Because this is no longer a technical detail. It is a structural decision about what stablecoins are allowed to become.

The Line Between Payments and Competition

The GENIUS Act already drew one clear boundary. It prohibits stablecoin issuers from paying interest or yield to holders simply for holding the asset.

That was intentional. The goal was to position payment stablecoins as stable infrastructure, not yield-bearing instruments that compete directly with bank deposits.

But GENIUS left a gap.

It did not explicitly prohibit third parties, like exchanges or platforms, from offering rewards on top of stablecoin balances. And that gap is exactly where the current fight lives.

The CLARITY Act now has to decide whether that distinction holds, or whether yield in any form should be constrained.

Two Models, One Decision

Strip away the language, and the debate comes down to two different visions of stablecoins.

In one version, stablecoins behave like digital cash. They move fast, settle cleanly, and stay predictable. Yield does not sit at the base layer. That keeps the system aligned with payments, not savings.
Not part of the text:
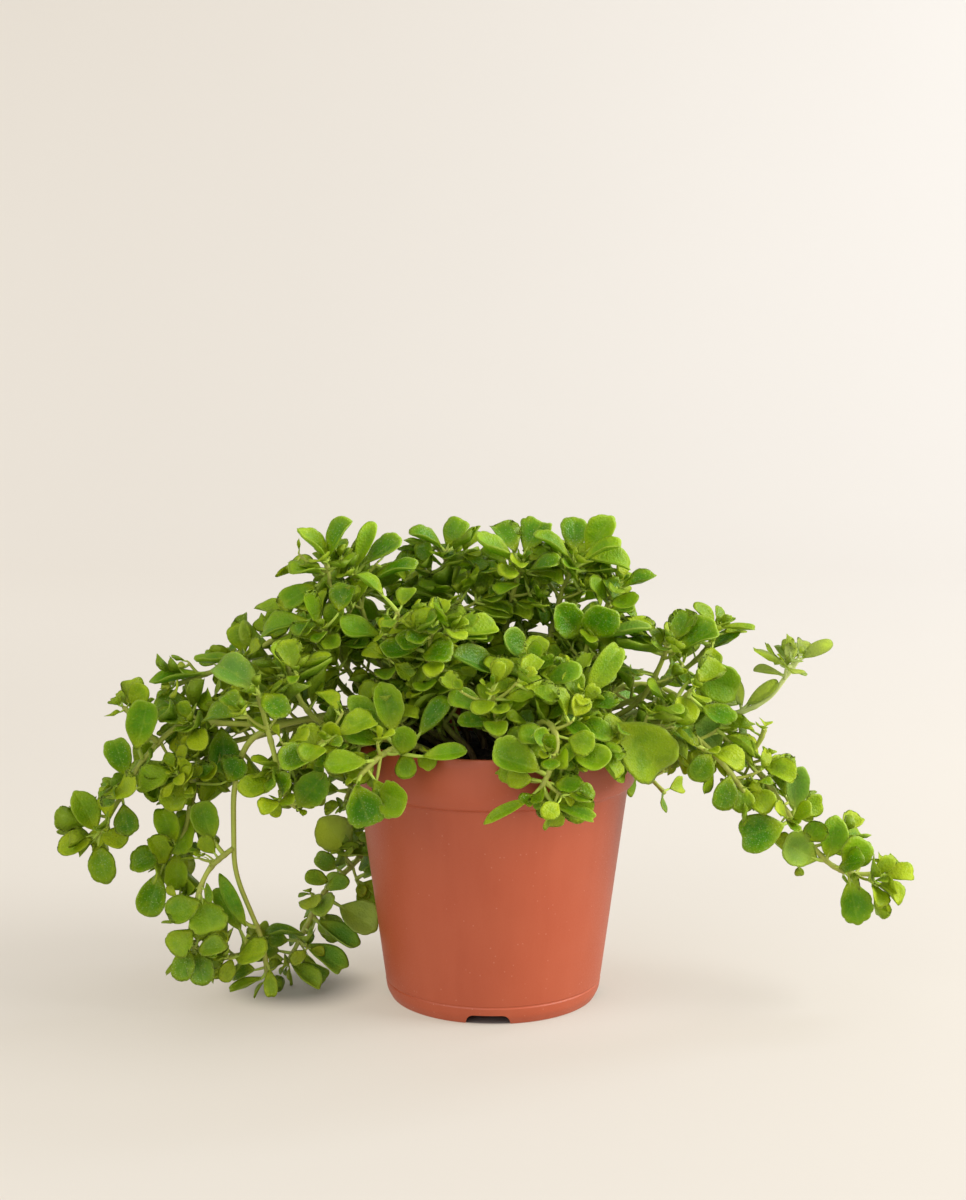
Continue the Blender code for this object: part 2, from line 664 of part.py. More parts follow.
def make_pot(collection):
    """The moulded pot: a turned shell with drain notches in its foot and drain holes in its floor."""
    pot = as_mesh(turned("nursery_pot", pot_profile(), POT_SEGMENTS, collection), weld=True)
    cutters = helper_collection("drain_cutters")
    for i in range(NOTCH_COUNT):
        turn = math.radians(NOTCH_TURN + i * 360 / NOTCH_COUNT)
        add_notch(cutters, turn)
        place = (DRAIN_HOLE_REACH * math.sin(turn), -DRAIN_HOLE_REACH * math.cos(turn), FLOOR_HEIGHT)
        add_cylinder(cutters, place, DRAIN_HOLE_RADIUS, 6 * WALL, DRAIN_HOLE_SIDES)
    pot = combine(pot, cutters, "DIFFERENCE")
    pot.data.materials.append(material("terracotta_plastic", (0.52, 0.16, 0.07), 0.45))
    pot.data.shade_smooth()
    pot.data.set_sharp_from_angle(angle=math.radians(35))


def make_soil(collection, roots):
    """The soil: a turned body inside the pot, its top roughened, with a plain hole for each stem."""
    low = FLOOR_HEIGHT + WALL + SOIL_GAP
    band_low = POT_HEIGHT - RIM_BAND_HEIGHT
    edge = RIM_RADIUS - RIM_STEP - WALL - SOIL_GAP
    top = [(edge * i / SOIL_RINGS, SOIL_EDGE_HEIGHT) for i in range(SOIL_RINGS + 1)]
    side = [
        (edge, band_low + 2.5), (BODY_RADIUS_TOP - WALL - SOIL_GAP, band_low - WALL),
        (BODY_RADIUS_LOW - WALL - SOIL_GAP, BODY_LOW_HEIGHT),
        (BODY_RADIUS_LOW - WALL - FLOOR_BEND - SOIL_GAP, low), (0, low),
    ]
    soil = as_mesh(turned("potting_soil", top + side, SOIL_SEGMENTS, collection), weld=True)
    for vertex in soil.data.vertices:
        if vertex.co.z > (SOIL_EDGE_HEIGHT - 1) * MM:
            vertex.co.z = soil_height(vertex.co.x / MM, vertex.co.y / MM) * MM
    cutters = helper_collection("stem_hole_cutters")
    for x, y in roots:
        place = (x, y, SOIL_EDGE_HEIGHT + STEM_HOLE_RISE)
        depth = 2 * (ROOT_DEPTH + STEM_HOLE_RISE + 1)
        add_cylinder(cutters, place, STEM_RADIUS + 4 * CLEAR, depth, STEM_HOLE_SIDES)
    soil = combine(soil, cutters, "DIFFERENCE")
    soil.data.materials.append(material("potting_mix", (0.035, 0.024, 0.016), 0.95))


def shoot_radii(route, first, last):
    """Stem radius at each point of a route, thinning evenly towards the tip."""
    lengths = arc_lengths(route)
    return first + (last - first) * lengths / lengths[-1]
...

In the other version, stablecoins start to look more like financial products. Platforms can layer rewards on top. Holding a stablecoin becomes not just about moving money, but earning on it.

Banks have been clear about where they stand. They argue that allowing yield, even indirectly, risks pulling deposits out of the traditional system at scale. Their concern is not theoretical. Stablecoins with yield would not just sit alongside bank accounts. They would compete with them.

Crypto firms see it differently. They argue that restricting yield limits how these systems evolve. In their view, the ability to build new financial behavior on top of stablecoins is the point. Some have even suggested that banks themselves could participate in that model, rather than defend against it.

That is the gap lawmakers are now trying to close.

A Draft That Tries to Bridge It

Tillis’ draft is not final. He has already signaled that changes are still possible. But the fact that a proposal is being prepared at all tells you where the process is.

This is no longer a theoretical disagreement. It is a negotiation with real text.

Both banking and crypto stakeholders have reviewed versions of the language. Pushback is already there. That is expected. The yield question touches incentives on both sides of the system. There is no version of this that lands without trade-offs.

What matters now is whether lawmakers can define a boundary that holds under pressure.

Why This Matters More Than It Looks

The CLARITY Act is often framed around market structure. Who regulates what. Where the lines between agencies are drawn. How tokens are classified.

Those questions matter. But they are not what users feel first.

Yield is.

If stablecoins can carry yield through platforms, they start to behave like alternatives to savings accounts. If they cannot, they stay closer to their original design as payments infrastructure.

That single decision shapes how capital moves. Where balances sit. What products get built. And how aggressively traditional finance has to respond.

It is also one of the few areas where the CLARITY Act and GENIUS intersect in a meaningful way. One sets the baseline. The other decides how flexible that baseline becomes in practice.

The Process Still Has Distance to Run

Even if the yield language lands, the bill itself is not close to finished.

The CLARITY Act still needs to move through the Senate Banking Committee. It must be aligned with work coming out of the Agriculture Committee. A combined version would then need to pass a full Senate vote before heading back to the House.

There is time. But there is also pressure to resolve the open questions before the window narrows further.

The White House has already hosted meetings to try to bring parties together. That alone tells you how central this issue has become.

Where This Leaves the Market

Right now, the market is not waiting for perfect clarity. It is moving anyway.

But policy decisions like this one shape how far and how fast it can go.

Stablecoins already sit at the intersection of payments, banking, and digital assets. The yield question decides whether they stay in that lane or start pushing beyond it.

Tillis’ draft is one attempt to draw that line.

Whether it holds will depend on what lawmakers decide matters more. Keeping stablecoins anchored as infrastructure, or allowing them to evolve into something closer to a new financial layer.

That answer is no longer abstract. It is being written.